When pairing the Pioreactor with dosing pumps, there are new capabilities and experiments you can run. The Pioreactor is pre-programmed with the following dosing automations. In the below automations, values highlighted like so are configurable.

Silent

Requires: None

The silent automation is the simplest automation: doing nothing. The automation will still "wake up" every duration minutes, but does nothing.

Chemostat

Requires:

  • 2 peristaltic pumps:

    • one media pump
    • one waste pump
  • 2 liquid containers with luer attachments

    • one labelled "waste"
    • one labelled "media"

The chemostat automation is the second simplest dosing automation. Every duration minutes, the media and waste pumps run and exchange volume (mL) of liquid inside the Pioreactor. Initially, the culture is growing and consuming nutrients and energy. Eventually, a nutrient will become scarce and will stall growing. Upon a pump refresh, this growth-limiting nutrient becomes abundant once again, and the culture can grow, up until consuming all of it again and stalling growth. Thus, the bioreactor enters into a nutrient near-equilibrium (hence the term "chemostat", for "chemical-static"). However, more long-term, because the culture is under an evolutionary pressure to grow, adaptions will occur that will improve the acquisition or utilization of the growth-limiting nutrient.

Turbidostat

Requires:

  • 2 peristaltic pumps:

    • one media pump
    • one waste pump
  • 2 liquid containers with luer attachments

    • one labelled "waste"
    • one labelled "media"

A turbidostat ("turbidity-static") tries to keep the turbidity (the optical density, or OD), constant over time. This is usually accomplished by taking frequent measurements of the turbidity (every 30 seconds), and performing a set media/waste pump cycle if the optical density (or normalized optical density) exceeds a target OD (or target nOD). The amount exchanged is the volume parameter (mL). For very fast growing cultures, we recommend a volume between 1.0 ml and 2.0 ml.

This automation will always dose the volume parameter, even if it's not enough for the OD to drop below the target OD. If that happens, then OD > target OD, and so the automation will trigger after the next check (30 seconds).

PID Morbidostat

Requires:

  • 3 peristaltic pumps:

    • one media pump
    • one waste pump
    • one alt media pump
  • 3 liquid containers with luer attachments

    • one labelled "waste"
    • one labelled "media"
    • one labelled "alt media"

By introducing another pump (labelled "alt media"), another dimension of experiments opens up.

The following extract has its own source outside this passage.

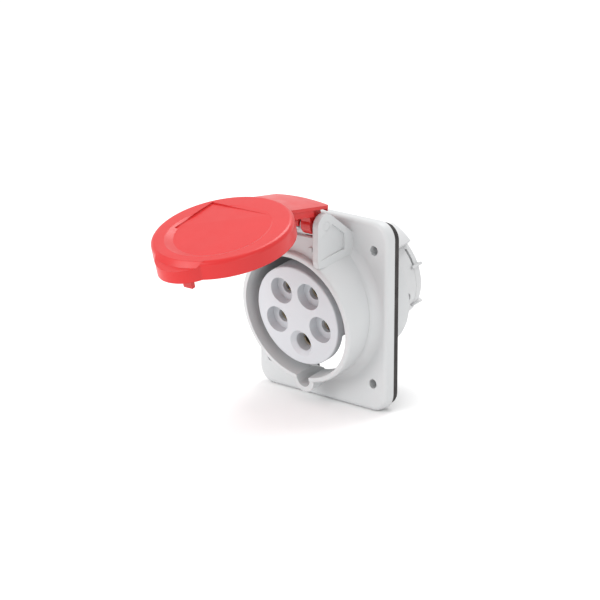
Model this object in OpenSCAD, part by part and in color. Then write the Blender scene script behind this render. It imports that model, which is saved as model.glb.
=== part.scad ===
// Angled flush-mounting panel socket with five contacts and a hinged lid.
// Millimetres. The panel's face is the plane Y = 0, the front looks towards -Y
// and +Z is up. The socket's axis crosses the flange's face near its middle
// and dips towards the front.

/* [Flange] */
// Width of the flange
flange_w = 75; // [74:0.5:80]
// Height of the flange
flange_h = 85; // [85:0.5:92]
// Thickness of the flange plate
plate_t = 5.2; // [4.8:0.1:5.8]
// Radius of the flange's corners
corner_r = 8; // [6:0.5:10]
// Radius that rounds over the plate's front edge
edge_r = 2; // [1:0.5:3]
// Distance between the fixing holes, both ways
hole_pitch = 60; // [58:0.5:61]
// Diameter of the fixing holes
hole_d = 4.2; // [4:0.1:5]
// Thickness of the sealing gasket
gasket_t = 3.3; // [2.6:0.1:3.6]

/* [Socket] */
// Angle by which the socket dips below the horizontal
tilt = 10; // [9:0.5:11]
// Outer diameter of the collar and of the skirt behind the panel
collar_od = 62.2; // [62:0.1:63]
// Inner diameter of the collar, which takes the plug's shroud
collar_id = 57.4; // [57:0.1:58]
// How far the collar's rim stands out from the flange along the axis
collar_reach = 17.7; // [17:0.1:18.4]
// How far the skirt runs back from the flange's face along the axis
skirt_depth = 23.1; // [22.6:0.1:23.6]
// Diameter of the contact carrier
carrier_d = 46.1; // [45.6:0.1:46.4]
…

We can exploit the short-time scale of adaption in microbes to evolve the culture from thriving in the original media to thriving in the alternative media, or some point in between the two. Think of it as slowly shifting the environment between the two media stocks so that the microbes are under constant evolutionary pressure. This is where the name morbidostat is from: "morbid-static".

In the Pioreactor software, the transition between environments is controlled by observing the growth rate, and artificially keeping it suppressed (set to be target growth rate) by dynamically adjusting the ratio between the original media and the alternative media when a pump cycle is run. A pump cycle is run every duration minutes. Another parameter is the target OD, which should be low to keep the culture in a state of nutrient abundance (so that the primary evolutionary pressure is the alternative media adaptation).

Fed batch

Requires:

  • 1 peristaltic pump
  • A source and sink, with the pump in-between.

This automation moves a preset amount of volume every duration minutes using a pump. You choose the start and end points of the tube!

info

How does the vial maintain a constant volume throughout operation? When liquid is added, say 1ml, the volume rises an additional 1ml. Then 1ml of liquid is removed via efflux, but then the efflux pump runs again for an additional few seconds. The efflux pump is run for an additional few seconds to eliminate any volume deltas (for example, if the volume added is greater than the volume removed due to pumping errors). Otherwise, the deltas accumulate and the vial can overflow. This additional step helps guarantee that that volume of liquid never exceeds the end of the efflux tube.